--- START OF Recorded data ---

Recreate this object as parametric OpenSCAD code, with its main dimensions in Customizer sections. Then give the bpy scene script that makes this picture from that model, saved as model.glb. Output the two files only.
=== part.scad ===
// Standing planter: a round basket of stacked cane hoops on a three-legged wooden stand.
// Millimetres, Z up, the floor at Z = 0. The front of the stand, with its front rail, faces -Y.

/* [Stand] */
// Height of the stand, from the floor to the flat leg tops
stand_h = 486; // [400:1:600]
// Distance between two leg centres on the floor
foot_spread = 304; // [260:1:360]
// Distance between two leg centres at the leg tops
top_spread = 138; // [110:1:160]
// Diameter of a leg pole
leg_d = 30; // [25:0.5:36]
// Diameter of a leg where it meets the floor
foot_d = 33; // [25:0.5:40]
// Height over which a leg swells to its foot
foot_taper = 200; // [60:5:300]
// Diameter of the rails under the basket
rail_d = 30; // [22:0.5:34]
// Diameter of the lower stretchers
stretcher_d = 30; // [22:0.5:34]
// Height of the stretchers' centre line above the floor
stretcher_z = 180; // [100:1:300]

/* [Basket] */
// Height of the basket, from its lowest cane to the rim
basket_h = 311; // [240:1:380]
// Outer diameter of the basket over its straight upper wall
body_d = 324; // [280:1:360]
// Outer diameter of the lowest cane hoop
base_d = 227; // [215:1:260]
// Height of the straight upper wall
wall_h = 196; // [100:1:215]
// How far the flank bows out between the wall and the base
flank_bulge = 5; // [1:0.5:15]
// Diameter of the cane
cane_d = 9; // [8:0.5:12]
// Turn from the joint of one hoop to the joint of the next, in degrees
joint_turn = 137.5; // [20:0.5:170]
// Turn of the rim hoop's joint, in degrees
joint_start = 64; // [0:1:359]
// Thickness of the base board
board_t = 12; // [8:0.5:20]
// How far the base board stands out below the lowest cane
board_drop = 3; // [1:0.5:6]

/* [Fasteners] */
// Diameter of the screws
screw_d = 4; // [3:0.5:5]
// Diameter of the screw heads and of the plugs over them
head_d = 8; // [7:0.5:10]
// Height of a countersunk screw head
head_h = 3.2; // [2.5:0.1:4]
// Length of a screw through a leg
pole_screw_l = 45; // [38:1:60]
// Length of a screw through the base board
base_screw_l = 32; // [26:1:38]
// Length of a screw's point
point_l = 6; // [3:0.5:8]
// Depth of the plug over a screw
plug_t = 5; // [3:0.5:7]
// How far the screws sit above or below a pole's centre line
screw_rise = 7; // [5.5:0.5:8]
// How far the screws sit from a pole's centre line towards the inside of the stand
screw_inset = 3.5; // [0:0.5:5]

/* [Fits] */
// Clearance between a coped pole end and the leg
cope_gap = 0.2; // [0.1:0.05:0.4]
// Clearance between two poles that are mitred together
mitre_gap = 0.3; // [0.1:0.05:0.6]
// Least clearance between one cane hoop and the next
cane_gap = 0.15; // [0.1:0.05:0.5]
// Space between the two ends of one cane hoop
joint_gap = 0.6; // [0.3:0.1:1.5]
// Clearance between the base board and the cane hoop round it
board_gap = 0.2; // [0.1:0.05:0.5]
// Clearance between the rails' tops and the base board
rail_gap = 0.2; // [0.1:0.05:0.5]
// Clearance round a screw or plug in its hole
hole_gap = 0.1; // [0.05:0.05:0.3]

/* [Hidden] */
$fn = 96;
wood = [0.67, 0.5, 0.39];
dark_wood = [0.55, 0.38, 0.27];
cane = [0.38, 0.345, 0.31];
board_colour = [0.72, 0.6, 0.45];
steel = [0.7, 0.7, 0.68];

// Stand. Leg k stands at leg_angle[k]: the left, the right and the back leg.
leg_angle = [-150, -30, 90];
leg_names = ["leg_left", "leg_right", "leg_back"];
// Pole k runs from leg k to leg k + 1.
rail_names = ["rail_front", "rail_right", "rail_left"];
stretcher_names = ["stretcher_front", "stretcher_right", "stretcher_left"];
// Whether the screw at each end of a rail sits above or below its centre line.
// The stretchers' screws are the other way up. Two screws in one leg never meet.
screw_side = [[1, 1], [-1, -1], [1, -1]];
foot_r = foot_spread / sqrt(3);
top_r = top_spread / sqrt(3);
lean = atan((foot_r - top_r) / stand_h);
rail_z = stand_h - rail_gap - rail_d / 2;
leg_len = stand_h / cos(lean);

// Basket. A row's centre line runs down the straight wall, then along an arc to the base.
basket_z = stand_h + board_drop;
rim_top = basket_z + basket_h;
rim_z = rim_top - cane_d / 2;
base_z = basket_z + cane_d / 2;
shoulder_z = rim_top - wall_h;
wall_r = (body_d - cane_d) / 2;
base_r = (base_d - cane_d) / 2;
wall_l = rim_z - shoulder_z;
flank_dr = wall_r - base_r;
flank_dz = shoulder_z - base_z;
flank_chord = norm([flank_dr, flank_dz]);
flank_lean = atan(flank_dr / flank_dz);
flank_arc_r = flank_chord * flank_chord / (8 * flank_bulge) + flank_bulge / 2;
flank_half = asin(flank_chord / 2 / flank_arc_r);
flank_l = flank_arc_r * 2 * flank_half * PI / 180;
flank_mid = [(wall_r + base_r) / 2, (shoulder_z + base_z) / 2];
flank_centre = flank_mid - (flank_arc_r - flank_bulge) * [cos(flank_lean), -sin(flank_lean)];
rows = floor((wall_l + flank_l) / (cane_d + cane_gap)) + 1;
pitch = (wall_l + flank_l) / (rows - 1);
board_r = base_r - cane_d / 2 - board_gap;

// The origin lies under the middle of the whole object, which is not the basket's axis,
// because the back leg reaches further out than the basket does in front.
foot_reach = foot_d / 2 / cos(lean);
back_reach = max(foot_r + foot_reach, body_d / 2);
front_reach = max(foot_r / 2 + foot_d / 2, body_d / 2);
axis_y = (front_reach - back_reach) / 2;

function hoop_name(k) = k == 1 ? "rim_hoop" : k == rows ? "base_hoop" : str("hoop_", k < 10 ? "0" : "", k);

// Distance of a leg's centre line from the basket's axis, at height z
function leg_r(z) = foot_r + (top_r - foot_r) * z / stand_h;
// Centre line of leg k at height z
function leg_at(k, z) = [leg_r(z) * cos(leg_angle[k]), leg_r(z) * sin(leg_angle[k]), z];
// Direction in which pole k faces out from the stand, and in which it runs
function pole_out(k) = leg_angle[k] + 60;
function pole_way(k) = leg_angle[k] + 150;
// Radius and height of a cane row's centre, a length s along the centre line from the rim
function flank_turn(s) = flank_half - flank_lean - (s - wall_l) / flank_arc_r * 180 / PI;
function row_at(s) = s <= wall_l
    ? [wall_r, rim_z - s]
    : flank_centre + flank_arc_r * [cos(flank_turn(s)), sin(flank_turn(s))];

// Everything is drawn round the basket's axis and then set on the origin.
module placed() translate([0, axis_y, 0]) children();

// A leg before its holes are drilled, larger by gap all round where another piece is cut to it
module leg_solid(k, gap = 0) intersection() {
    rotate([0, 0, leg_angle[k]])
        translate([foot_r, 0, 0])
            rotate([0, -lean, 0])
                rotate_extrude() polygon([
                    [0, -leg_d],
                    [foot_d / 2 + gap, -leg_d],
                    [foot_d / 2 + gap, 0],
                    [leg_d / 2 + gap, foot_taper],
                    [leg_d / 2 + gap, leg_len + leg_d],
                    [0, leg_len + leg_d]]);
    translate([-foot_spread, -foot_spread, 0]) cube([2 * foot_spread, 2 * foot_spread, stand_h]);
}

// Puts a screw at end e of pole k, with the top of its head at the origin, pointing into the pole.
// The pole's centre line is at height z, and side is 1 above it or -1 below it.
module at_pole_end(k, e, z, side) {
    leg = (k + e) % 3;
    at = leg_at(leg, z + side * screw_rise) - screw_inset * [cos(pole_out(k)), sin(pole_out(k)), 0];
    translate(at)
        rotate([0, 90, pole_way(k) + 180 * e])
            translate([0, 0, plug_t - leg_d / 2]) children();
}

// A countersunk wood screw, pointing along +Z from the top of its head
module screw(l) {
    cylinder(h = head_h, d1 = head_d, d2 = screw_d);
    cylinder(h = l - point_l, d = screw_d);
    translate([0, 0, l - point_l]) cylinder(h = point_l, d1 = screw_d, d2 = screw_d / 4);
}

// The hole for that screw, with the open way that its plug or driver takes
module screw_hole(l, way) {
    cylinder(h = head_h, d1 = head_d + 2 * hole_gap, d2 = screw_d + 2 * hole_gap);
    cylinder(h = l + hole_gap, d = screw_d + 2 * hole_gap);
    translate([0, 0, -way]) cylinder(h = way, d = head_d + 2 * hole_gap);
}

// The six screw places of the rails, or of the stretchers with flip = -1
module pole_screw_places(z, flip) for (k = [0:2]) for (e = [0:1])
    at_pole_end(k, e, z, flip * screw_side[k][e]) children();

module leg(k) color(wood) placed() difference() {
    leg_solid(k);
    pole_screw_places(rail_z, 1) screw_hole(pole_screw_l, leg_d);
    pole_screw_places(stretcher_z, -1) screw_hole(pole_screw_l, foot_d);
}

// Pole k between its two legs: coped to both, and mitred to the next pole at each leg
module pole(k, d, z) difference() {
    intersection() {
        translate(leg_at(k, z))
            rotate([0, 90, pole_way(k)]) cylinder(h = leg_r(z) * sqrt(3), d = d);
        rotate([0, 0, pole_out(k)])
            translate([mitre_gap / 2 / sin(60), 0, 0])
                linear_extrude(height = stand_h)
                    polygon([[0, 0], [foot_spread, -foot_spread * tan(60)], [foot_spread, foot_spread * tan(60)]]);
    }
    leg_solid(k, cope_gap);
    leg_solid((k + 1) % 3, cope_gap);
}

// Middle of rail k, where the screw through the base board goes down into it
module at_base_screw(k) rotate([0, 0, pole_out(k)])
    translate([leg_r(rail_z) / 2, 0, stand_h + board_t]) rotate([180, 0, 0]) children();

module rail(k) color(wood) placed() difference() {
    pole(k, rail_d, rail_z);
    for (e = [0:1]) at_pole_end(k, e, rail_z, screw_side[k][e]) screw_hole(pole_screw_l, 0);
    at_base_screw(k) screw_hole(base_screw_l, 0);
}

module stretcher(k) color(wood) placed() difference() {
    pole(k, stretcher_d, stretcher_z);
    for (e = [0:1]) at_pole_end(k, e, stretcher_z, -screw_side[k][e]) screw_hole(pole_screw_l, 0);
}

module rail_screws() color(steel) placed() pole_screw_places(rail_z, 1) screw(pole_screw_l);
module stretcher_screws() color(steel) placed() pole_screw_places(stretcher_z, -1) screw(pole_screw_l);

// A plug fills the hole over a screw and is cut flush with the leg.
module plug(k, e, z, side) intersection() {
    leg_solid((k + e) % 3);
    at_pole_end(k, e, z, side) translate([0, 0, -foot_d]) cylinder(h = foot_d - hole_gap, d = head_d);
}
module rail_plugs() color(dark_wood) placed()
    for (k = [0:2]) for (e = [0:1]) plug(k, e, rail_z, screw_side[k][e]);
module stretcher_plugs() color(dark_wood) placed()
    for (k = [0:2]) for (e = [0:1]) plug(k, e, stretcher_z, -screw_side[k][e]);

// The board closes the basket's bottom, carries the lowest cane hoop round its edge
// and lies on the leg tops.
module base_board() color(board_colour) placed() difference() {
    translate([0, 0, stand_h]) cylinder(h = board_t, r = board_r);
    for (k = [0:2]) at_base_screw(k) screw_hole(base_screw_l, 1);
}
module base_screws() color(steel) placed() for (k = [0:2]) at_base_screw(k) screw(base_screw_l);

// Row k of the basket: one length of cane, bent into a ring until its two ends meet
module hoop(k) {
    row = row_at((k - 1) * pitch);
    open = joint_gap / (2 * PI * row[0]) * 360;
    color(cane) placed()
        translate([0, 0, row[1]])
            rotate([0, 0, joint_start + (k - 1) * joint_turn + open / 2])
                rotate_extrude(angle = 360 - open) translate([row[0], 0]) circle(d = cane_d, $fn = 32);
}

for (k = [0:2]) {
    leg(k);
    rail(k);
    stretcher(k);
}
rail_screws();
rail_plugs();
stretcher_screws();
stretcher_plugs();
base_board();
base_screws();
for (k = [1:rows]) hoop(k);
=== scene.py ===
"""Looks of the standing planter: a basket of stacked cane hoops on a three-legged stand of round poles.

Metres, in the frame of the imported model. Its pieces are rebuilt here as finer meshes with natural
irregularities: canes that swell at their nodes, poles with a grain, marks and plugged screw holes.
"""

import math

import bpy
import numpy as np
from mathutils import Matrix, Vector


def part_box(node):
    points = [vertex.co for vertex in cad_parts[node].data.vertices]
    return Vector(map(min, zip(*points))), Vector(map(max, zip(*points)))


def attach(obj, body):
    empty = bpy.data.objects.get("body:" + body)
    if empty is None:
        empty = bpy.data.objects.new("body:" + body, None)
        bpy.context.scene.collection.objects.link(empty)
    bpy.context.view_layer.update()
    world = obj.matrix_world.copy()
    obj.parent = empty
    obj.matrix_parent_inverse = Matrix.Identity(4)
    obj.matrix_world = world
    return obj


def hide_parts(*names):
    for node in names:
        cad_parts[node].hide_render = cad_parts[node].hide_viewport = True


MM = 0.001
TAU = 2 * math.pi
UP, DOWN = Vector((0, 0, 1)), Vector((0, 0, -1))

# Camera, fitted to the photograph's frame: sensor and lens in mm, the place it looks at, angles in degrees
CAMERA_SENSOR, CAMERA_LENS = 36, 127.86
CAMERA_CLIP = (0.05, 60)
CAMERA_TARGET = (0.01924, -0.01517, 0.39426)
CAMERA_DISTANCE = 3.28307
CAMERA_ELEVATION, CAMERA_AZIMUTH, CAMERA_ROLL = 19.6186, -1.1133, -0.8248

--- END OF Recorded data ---
--- START OF Recorded data ---

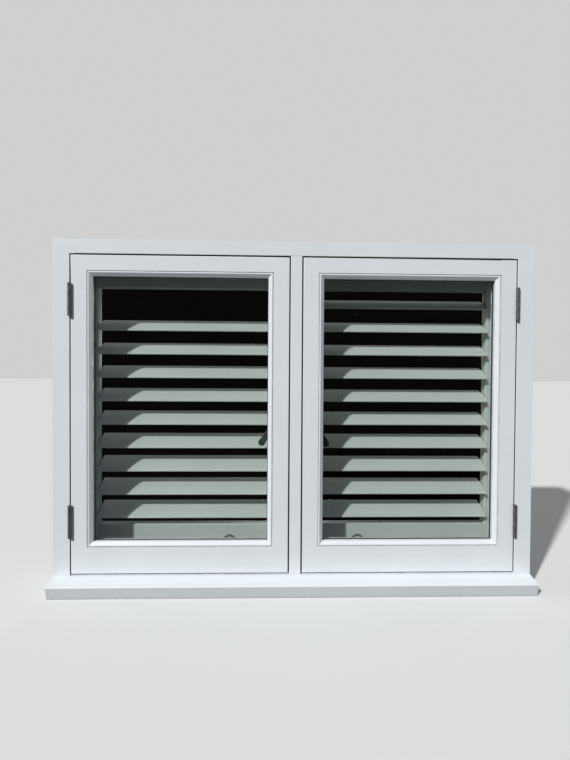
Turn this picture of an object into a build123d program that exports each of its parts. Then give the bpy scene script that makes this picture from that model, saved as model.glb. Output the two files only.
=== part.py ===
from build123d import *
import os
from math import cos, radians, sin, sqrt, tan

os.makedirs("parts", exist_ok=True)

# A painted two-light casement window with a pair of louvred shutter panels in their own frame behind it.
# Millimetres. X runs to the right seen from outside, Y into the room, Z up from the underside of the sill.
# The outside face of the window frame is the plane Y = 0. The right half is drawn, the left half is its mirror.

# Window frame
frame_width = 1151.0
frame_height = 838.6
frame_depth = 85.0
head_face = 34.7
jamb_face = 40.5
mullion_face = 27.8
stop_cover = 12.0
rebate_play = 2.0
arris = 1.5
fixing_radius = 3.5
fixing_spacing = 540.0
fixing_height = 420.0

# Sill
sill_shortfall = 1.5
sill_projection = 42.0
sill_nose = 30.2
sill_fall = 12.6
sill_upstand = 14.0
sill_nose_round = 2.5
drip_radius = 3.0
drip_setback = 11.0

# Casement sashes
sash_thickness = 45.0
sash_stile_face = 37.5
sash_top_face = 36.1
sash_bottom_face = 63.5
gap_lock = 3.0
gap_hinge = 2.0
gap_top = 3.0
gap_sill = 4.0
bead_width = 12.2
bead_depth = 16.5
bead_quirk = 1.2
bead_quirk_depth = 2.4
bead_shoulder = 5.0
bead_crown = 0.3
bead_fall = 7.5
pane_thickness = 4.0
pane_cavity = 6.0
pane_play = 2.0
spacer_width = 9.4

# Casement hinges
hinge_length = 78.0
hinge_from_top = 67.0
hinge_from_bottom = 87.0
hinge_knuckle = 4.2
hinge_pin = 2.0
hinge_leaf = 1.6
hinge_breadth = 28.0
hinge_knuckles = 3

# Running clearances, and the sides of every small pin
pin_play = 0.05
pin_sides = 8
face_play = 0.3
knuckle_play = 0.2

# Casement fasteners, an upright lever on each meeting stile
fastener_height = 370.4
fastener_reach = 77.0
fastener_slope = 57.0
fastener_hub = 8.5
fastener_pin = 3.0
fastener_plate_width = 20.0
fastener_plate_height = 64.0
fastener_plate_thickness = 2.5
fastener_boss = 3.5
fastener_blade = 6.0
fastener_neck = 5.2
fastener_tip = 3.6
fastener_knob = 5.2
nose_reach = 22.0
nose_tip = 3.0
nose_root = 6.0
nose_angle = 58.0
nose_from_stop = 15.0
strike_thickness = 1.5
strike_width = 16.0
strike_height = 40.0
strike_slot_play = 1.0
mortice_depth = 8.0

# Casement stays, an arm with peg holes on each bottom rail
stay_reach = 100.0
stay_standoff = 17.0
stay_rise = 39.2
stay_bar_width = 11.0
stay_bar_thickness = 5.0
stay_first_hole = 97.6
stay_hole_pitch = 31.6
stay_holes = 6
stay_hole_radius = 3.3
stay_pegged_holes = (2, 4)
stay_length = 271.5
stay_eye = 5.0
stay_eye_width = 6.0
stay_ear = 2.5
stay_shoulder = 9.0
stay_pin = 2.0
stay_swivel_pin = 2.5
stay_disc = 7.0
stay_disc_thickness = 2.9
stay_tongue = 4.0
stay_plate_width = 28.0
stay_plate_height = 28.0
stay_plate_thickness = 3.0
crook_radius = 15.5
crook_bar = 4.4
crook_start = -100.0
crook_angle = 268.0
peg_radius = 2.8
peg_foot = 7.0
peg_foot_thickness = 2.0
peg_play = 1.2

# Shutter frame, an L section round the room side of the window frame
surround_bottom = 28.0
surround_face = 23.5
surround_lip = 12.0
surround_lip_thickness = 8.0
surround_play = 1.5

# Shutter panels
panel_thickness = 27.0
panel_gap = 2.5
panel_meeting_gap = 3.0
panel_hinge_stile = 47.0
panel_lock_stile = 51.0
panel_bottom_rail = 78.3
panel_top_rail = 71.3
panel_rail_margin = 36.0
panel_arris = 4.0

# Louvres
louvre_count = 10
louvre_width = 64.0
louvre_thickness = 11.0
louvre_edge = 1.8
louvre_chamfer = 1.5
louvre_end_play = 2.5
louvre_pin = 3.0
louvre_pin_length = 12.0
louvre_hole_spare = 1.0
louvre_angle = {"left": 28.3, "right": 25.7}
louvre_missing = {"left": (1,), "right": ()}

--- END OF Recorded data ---

What you should do: Find the lines that include the string "scene", then copy each of them.

Answer below:
Recreate this object as parametric OpenSCAD code, with its main dimensions in Customizer sections. Then give the bpy scene script that makes this picture from that model, saved as model.glb. Output the two files only.
=== scene.py ===
        bpy.context.scene.collection.objects.link(empty)
Turn this picture of an object into a build123d program that exports each of its parts. Then give the bpy scene script that makes this picture from that model, saved as model.glb. Output the two files only.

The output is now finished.